PROBLEM - Below is a set of records; restate each one word for word.
** start DATA ENTRIES **
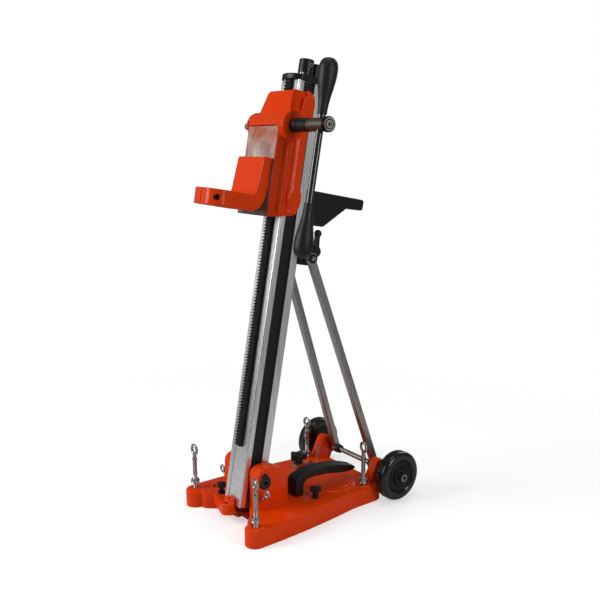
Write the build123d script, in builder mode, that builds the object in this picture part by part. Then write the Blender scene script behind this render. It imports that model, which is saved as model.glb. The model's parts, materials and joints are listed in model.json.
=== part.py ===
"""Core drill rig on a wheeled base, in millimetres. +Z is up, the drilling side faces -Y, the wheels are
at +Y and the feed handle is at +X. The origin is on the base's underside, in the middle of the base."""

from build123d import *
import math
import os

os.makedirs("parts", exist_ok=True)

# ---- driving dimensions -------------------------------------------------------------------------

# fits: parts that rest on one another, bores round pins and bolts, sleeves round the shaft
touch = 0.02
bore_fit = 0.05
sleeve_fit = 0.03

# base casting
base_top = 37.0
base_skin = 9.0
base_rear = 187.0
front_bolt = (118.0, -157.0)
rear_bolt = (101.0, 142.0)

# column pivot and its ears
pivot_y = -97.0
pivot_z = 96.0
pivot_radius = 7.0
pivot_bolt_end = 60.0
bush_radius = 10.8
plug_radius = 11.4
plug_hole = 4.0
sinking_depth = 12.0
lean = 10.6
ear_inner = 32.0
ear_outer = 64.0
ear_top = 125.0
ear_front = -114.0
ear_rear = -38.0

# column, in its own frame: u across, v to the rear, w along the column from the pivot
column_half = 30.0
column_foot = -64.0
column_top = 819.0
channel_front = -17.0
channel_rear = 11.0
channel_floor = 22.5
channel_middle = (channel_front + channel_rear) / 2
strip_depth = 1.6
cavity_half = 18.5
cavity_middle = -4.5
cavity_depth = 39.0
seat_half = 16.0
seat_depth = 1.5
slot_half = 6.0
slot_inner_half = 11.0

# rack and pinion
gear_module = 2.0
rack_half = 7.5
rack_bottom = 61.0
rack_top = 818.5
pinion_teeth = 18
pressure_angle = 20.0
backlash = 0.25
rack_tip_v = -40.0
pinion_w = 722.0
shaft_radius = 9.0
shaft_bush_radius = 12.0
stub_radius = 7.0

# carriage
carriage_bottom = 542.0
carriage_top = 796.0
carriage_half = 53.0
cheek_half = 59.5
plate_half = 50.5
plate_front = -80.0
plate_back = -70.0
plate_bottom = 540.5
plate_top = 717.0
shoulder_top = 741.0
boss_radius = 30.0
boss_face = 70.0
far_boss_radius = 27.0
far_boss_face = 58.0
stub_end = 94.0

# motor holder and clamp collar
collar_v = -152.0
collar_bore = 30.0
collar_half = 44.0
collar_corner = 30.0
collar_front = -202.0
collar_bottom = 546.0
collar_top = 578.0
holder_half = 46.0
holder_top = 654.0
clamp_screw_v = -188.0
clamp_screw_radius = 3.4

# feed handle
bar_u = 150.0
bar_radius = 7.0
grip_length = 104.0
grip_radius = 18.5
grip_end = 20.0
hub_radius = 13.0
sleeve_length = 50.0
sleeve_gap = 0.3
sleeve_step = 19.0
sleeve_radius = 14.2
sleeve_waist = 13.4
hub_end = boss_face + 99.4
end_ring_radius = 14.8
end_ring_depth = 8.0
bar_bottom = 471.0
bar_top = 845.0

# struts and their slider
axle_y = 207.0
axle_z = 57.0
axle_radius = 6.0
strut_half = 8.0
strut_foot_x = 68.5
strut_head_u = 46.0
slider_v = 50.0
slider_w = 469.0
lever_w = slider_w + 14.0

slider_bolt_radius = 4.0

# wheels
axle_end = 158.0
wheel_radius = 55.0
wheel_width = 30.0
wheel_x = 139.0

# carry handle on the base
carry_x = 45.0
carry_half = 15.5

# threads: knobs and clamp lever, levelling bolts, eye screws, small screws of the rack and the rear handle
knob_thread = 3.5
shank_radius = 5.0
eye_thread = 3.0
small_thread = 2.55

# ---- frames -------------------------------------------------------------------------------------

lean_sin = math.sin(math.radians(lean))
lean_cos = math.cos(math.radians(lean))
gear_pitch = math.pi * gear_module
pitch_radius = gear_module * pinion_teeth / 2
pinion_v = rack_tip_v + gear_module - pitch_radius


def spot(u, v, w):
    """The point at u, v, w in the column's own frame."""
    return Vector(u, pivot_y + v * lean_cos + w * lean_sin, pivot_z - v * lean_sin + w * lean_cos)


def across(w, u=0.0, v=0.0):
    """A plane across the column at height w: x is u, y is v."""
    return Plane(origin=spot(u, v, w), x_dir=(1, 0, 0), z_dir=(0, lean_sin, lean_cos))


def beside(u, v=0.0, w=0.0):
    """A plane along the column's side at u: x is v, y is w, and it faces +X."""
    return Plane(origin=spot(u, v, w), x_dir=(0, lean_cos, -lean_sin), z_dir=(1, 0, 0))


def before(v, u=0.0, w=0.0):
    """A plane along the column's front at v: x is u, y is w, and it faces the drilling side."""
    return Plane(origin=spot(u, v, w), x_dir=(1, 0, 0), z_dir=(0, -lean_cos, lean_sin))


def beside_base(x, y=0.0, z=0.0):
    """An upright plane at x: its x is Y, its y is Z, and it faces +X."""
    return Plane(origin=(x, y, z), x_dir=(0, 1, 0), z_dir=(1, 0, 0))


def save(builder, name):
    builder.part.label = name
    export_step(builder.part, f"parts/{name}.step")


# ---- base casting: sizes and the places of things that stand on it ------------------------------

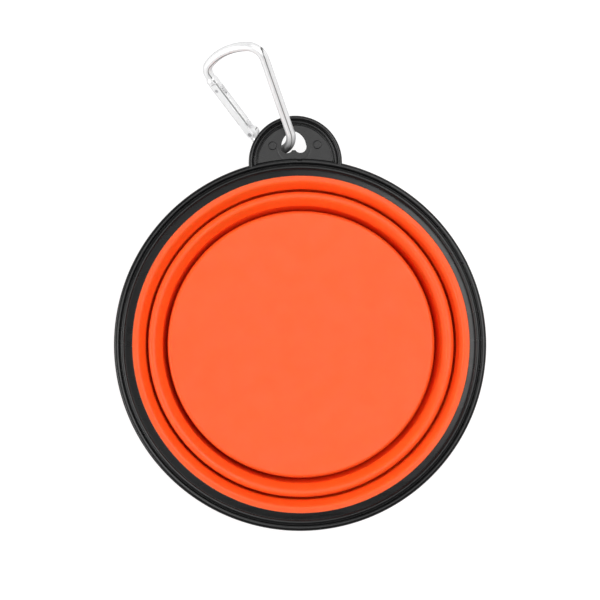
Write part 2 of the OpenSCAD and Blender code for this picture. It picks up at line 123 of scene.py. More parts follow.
** end DATA ENTRIES **
OUTPUT FOR THIS TASK -
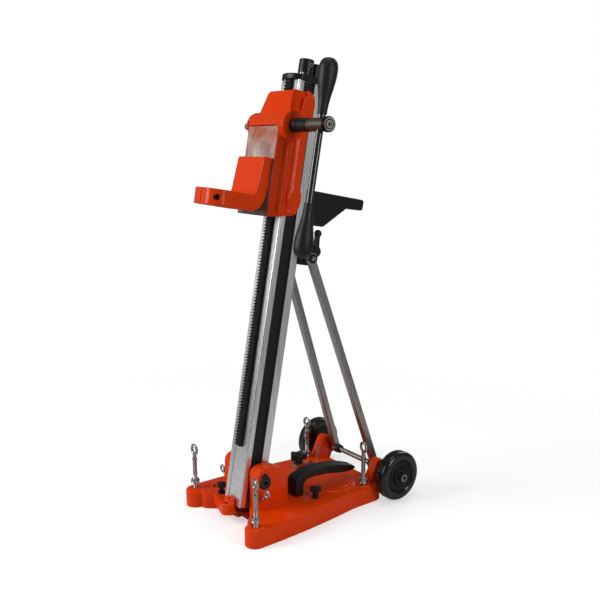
Write the build123d script, in builder mode, that builds the object in this picture part by part. Then write the Blender scene script behind this render. It imports that model, which is saved as model.glb. The model's parts, materials and joints are listed in model.json.
=== part.py ===
"""Core drill rig on a wheeled base, in millimetres. +Z is up, the drilling side faces -Y, the wheels are
at +Y and the feed handle is at +X. The origin is on the base's underside, in the middle of the base."""

from build123d import *
import math
import os

os.makedirs("parts", exist_ok=True)

# ---- driving dimensions -------------------------------------------------------------------------

# fits: parts that rest on one another, bores round pins and bolts, sleeves round the shaft
touch = 0.02
bore_fit = 0.05
sleeve_fit = 0.03

# base casting
base_top = 37.0
base_skin = 9.0
base_rear = 187.0
front_bolt = (118.0, -157.0)
rear_bolt = (101.0, 142.0)

# column pivot and its ears
pivot_y = -97.0
pivot_z = 96.0
pivot_radius = 7.0
pivot_bolt_end = 60.0
bush_radius = 10.8
plug_radius = 11.4
plug_hole = 4.0
sinking_depth = 12.0
lean = 10.6
ear_inner = 32.0
ear_outer = 64.0
ear_top = 125.0
ear_front = -114.0
ear_rear = -38.0

# column, in its own frame: u across, v to the rear, w along the column from the pivot
column_half = 30.0
column_foot = -64.0
column_top = 819.0
channel_front = -17.0
channel_rear = 11.0
channel_floor = 22.5
channel_middle = (channel_front + channel_rear) / 2
strip_depth = 1.6
cavity_half = 18.5
cavity_middle = -4.5
cavity_depth = 39.0
seat_half = 16.0
seat_depth = 1.5
slot_half = 6.0
slot_inner_half = 11.0

# rack and pinion
gear_module = 2.0
rack_half = 7.5
rack_bottom = 61.0
rack_top = 818.5
pinion_teeth = 18
pressure_angle = 20.0
backlash = 0.25
rack_tip_v = -40.0
pinion_w = 722.0
shaft_radius = 9.0
shaft_bush_radius = 12.0
stub_radius = 7.0

# carriage
carriage_bottom = 542.0
carriage_top = 796.0
carriage_half = 53.0
cheek_half = 59.5
plate_half = 50.5
plate_front = -80.0
plate_back = -70.0
plate_bottom = 540.5
plate_top = 717.0
shoulder_top = 741.0
boss_radius = 30.0
boss_face = 70.0
far_boss_radius = 27.0
far_boss_face = 58.0
stub_end = 94.0

# motor holder and clamp collar
collar_v = -152.0
collar_bore = 30.0
collar_half = 44.0
collar_corner = 30.0
collar_front = -202.0
collar_bottom = 546.0
collar_top = 578.0
holder_half = 46.0
holder_top = 654.0
clamp_screw_v = -188.0
clamp_screw_radius = 3.4

# feed handle
bar_u = 150.0
bar_radius = 7.0
grip_length = 104.0
grip_radius = 18.5
grip_end = 20.0
hub_radius = 13.0
sleeve_length = 50.0
sleeve_gap = 0.3
sleeve_step = 19.0
sleeve_radius = 14.2
sleeve_waist = 13.4
hub_end = boss_face + 99.4
end_ring_radius = 14.8
end_ring_depth = 8.0
bar_bottom = 471.0
bar_top = 845.0

# struts and their slider
axle_y = 207.0
axle_z = 57.0
axle_radius = 6.0
strut_half = 8.0
strut_foot_x = 68.5
strut_head_u = 46.0
slider_v = 50.0
slider_w = 469.0
lever_w = slider_w + 14.0

slider_bolt_radius = 4.0

# wheels
axle_end = 158.0
wheel_radius = 55.0
wheel_width = 30.0
wheel_x = 139.0

# carry handle on the base
carry_x = 45.0
carry_half = 15.5

# threads: knobs and clamp lever, levelling bolts, eye screws, small screws of the rack and the rear handle
knob_thread = 3.5
shank_radius = 5.0
eye_thread = 3.0
small_thread = 2.55

# ---- frames -------------------------------------------------------------------------------------

lean_sin = math.sin(math.radians(lean))
lean_cos = math.cos(math.radians(lean))
gear_pitch = math.pi * gear_module
pitch_radius = gear_module * pinion_teeth / 2
pinion_v = rack_tip_v + gear_module - pitch_radius


def spot(u, v, w):
    """The point at u, v, w in the column's own frame."""
    return Vector(u, pivot_y + v * lean_cos + w * lean_sin, pivot_z - v * lean_sin + w * lean_cos)


def across(w, u=0.0, v=0.0):
    """A plane across the column at height w: x is u, y is v."""
    return Plane(origin=spot(u, v, w), x_dir=(1, 0, 0), z_dir=(0, lean_sin, lean_cos))


def beside(u, v=0.0, w=0.0):
    """A plane along the column's side at u: x is v, y is w, and it faces +X."""
    return Plane(origin=spot(u, v, w), x_dir=(0, lean_cos, -lean_sin), z_dir=(1, 0, 0))


def before(v, u=0.0, w=0.0):
    """A plane along the column's front at v: x is u, y is w, and it faces the drilling side."""
    return Plane(origin=spot(u, v, w), x_dir=(1, 0, 0), z_dir=(0, -lean_cos, lean_sin))


def beside_base(x, y=0.0, z=0.0):
    """An upright plane at x: its x is Y, its y is Z, and it faces +X."""
    return Plane(origin=(x, y, z), x_dir=(0, 1, 0), z_dir=(1, 0, 0))


def save(builder, name):
    builder.part.label = name
    export_step(builder.part, f"parts/{name}.step")


# ---- base casting: sizes and the places of things that stand on it ------------------------------

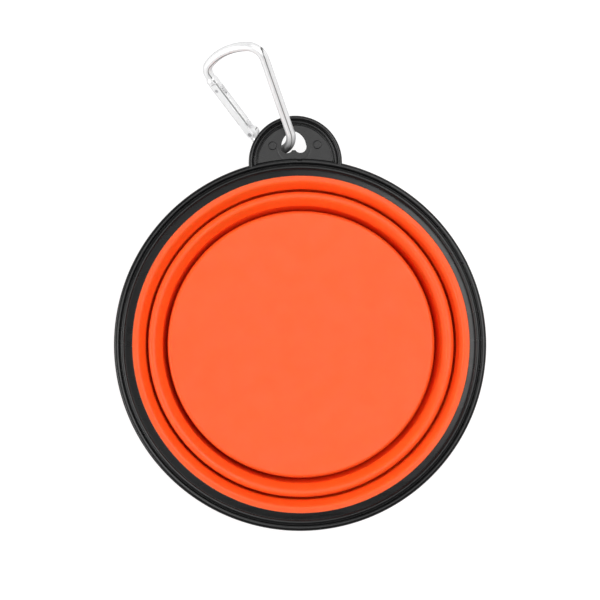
Write part 2 of the OpenSCAD and Blender code for this picture. It picks up at line 123 of scene.py. More parts follow.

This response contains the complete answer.